The heart in Anderson Fabry disease


  • C. Kampmann
  • C.M. Wiethoff
  • A. Perrot
  • M. Beck
  • R. Dietz
  • K.J. Osterziel


  • Zeitschrift fuer Kardiologie


  • Z Kardiol 91 (10): 786-795


  • Anderson Fabry disease is a life threatening, X-linked inborn metabolic defect of the lysosomal enzyme á{alpha}-galactosidase A. The deficiency of {alpha}-galactosidase A leads to a progressive accumulation of globotriaosylceramide (Gb(3)), the major glycosphingolipid substrate of the enzyme, within vulnerable cells, tissues, and organs, including the cardiovascular system. Cardiac involvement is frequent and patients with cardiac affection develop progressive hypertrophic infiltrative cardiomyopathy, valvular abnormalities, arrhythmias, and conduction abnormalities and may develop coronary heart disease. Hemizygous male patients have no detectable {alpha}-galactosidase A activity, while affected heterozygous females may have normal level of {alpha}-galactosidase A activity.
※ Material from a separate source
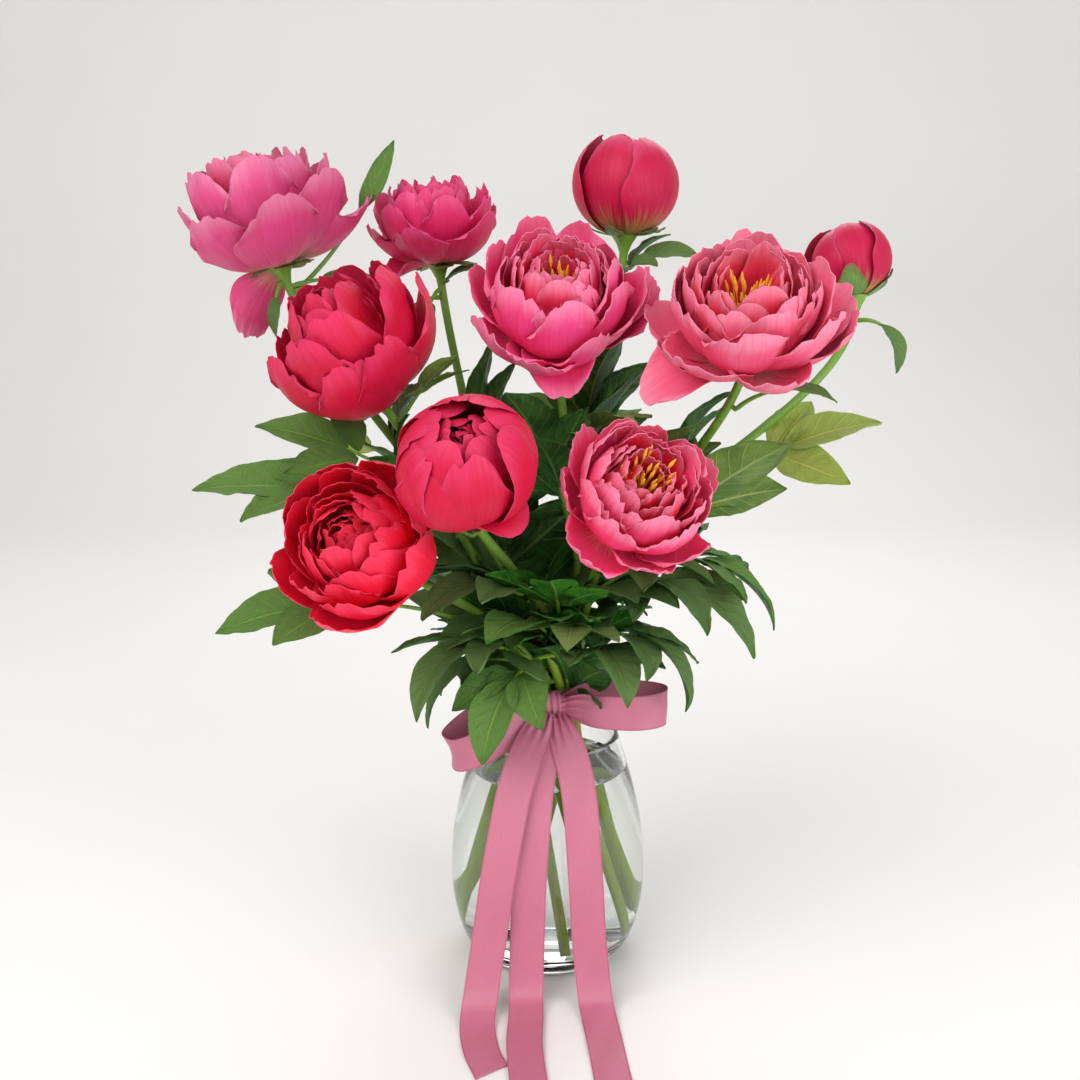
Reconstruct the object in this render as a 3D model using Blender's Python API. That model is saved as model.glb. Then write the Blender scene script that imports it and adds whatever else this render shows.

Death occurs in male patients at 45 to 50 years, about 15 to 20 years earlier than in female patients due to a vicious circle from chronic renal insufficiency, arterial hypertension, atherosclerotic lesions and cerebrovascular hemorrhage or insults, and cardiomyopathy.    Cardiac involvement in hetero- and hemizygotes will be discussed as well as the influence of enzyme replacement of {alpha}-galactosidase A.